In Pipeline Builder, each successful deployment initiates a single build. By default, each batch pipeline output is built as its own job, and those jobs will succeed or fail independently. In streaming pipelines, all outputs are bundled into a single job running on a single Flink cluster, so all output streams will either succeed or fail together.
Job grouping in Pipeline Builder allows you to bundle outputs into one job in a batch pipeline, or split each output into its own job in a streaming pipeline. You can also specify compute profiles for each job grouping, providing granular control over how your outputs are built. The compute resources are shared across all outputs in the job group.
Grouping outputs into a single job is useful when you want output logic to update in parallel. In batch pipelines, outputs must be placed into the same job group to efficiently compute shared logic through checkpoints. Learn more about checkpoints in Pipeline Builder.
Dividing outputs into smaller groups or single-output jobs is helpful when you want the output to run independently of other outputs. Remember that each job group in a streaming pipeline will require its own Flink cluster, which will increase computation costs.
Moving outputs between job groups in streaming or incremental pipelines is considered a breaking change and will trigger mandatory replays. Learn more about breaking changes in Pipeline Builder.
To assign job groups, right-click on any output node in your Pipeline Builder graph to open the context menu. Then, hover over Assign job group. In batch pipelines, outputs will default to single jobs. In streaming pipelines, outputs will default to a single job group.
Batch view | Streaming view |
---|---|
Select New group to assign the output to a new job group. A Build settings panel will open to the right side and automatically assign a color to the job group for easy identification on the graph.
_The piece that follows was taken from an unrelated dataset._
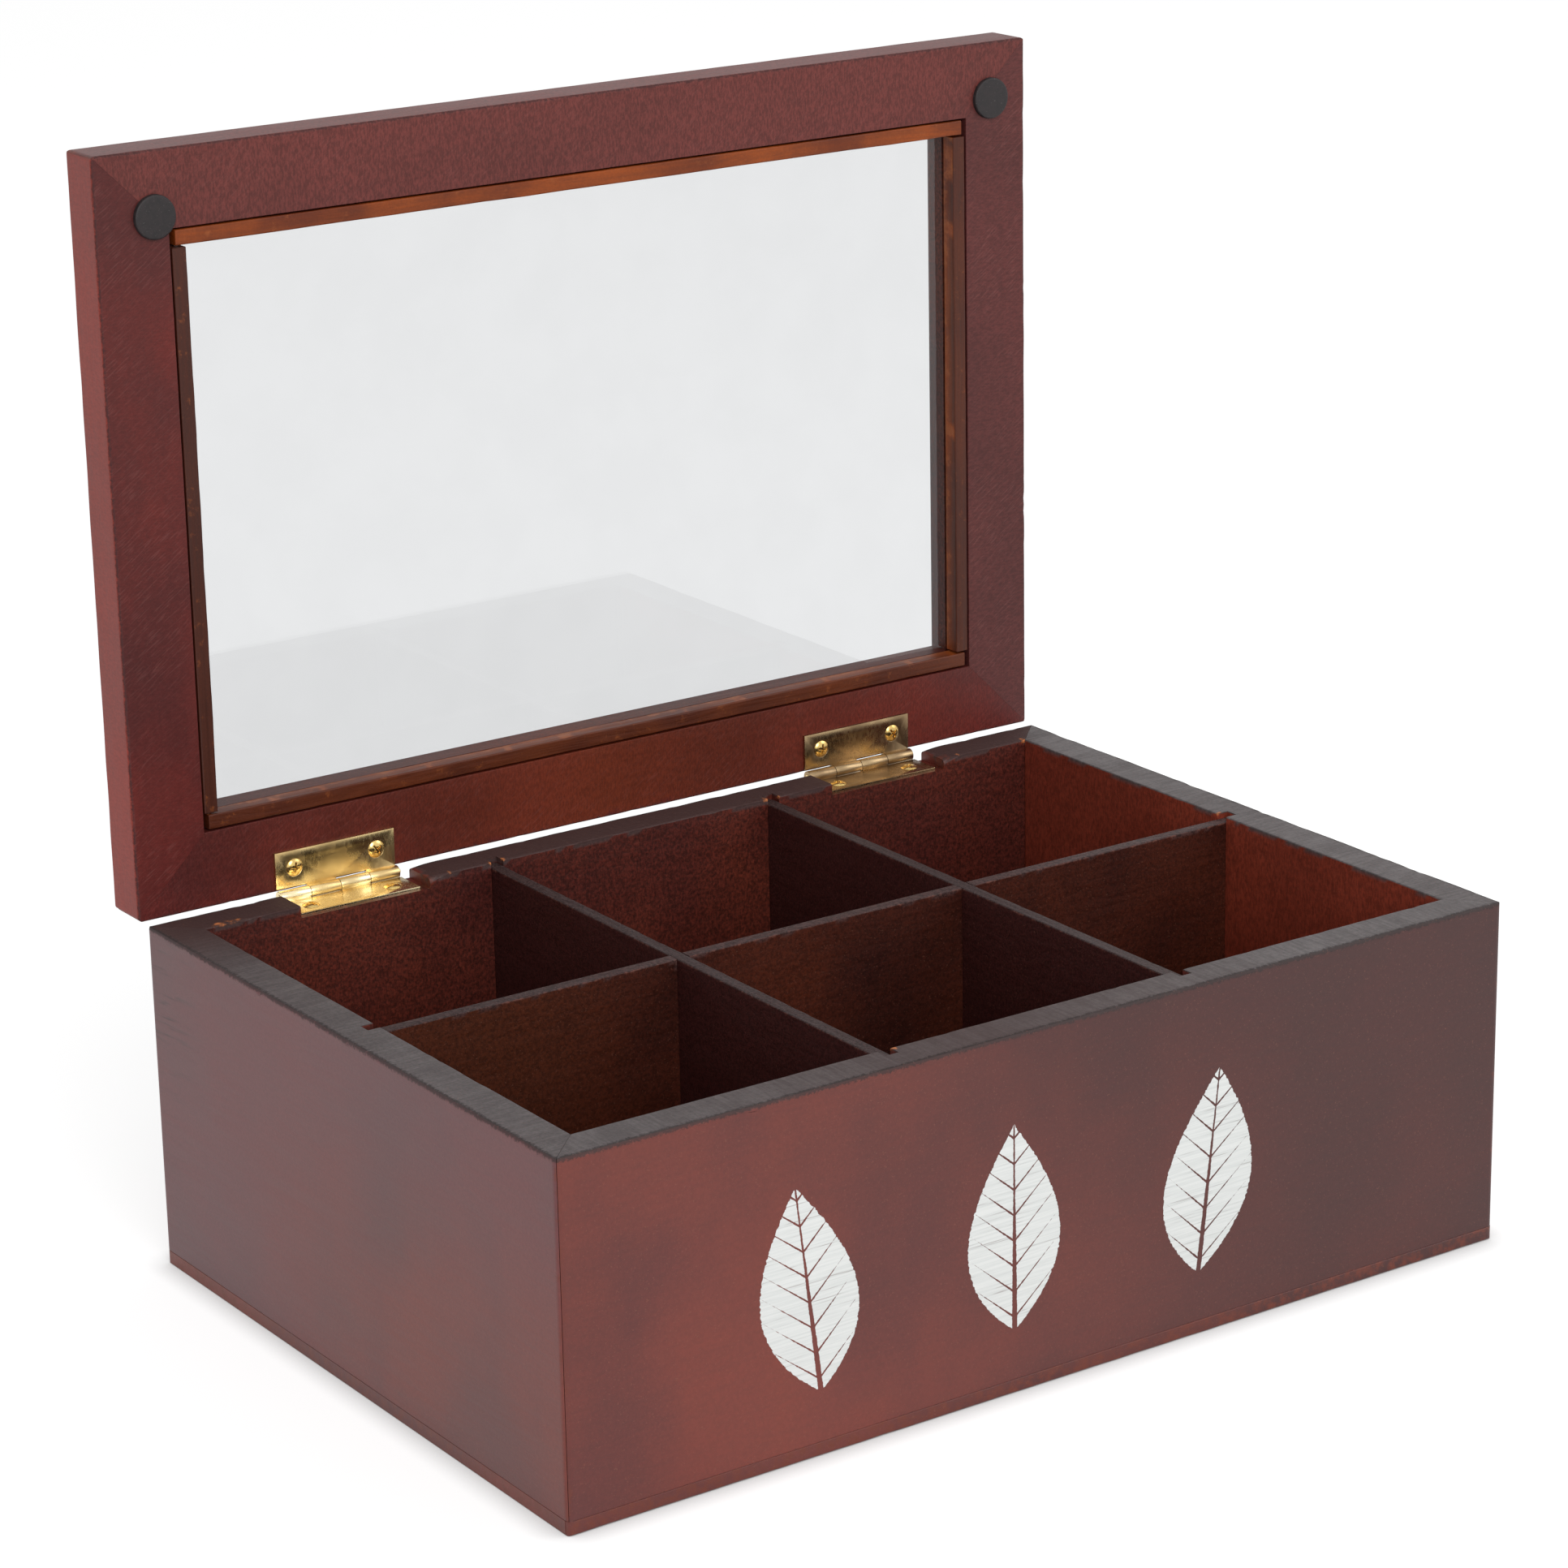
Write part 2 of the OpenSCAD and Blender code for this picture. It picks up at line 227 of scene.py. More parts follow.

Batch view | Streaming view |
---|---|
Continue to edit other outputs to add them to existing or new job groups. Alternatively, use the side panel to move outputs to new groups.
The default compute profile is shown at the top of the panel. To add custom profiles for each job group, select Add profile in the header of each group. In the example below, the default compute profile is Small
, but Group 1 is configured with a Medium
compute profile.
Once you have created your job groups, select Apply in the upper right of the panel to save your changes.
You are now ready to deploy your pipeline.
In a job group, Markings from all inputs will be inherited by all outputs within the same job group, even if the outputs are not directly connected to the marked inputs. Learn more about Markings inheritance.
In the following example, Input_A has Markings and Input_B has no Markings. Output_X and Output_Y are in the same job group. Although Output_Y is not directly connected to Input_A, it will inherit all Markings from Input_A upon deployment.
You can preemptively remove Markings inherited from job groupings if you do not want the markings on Output_Y.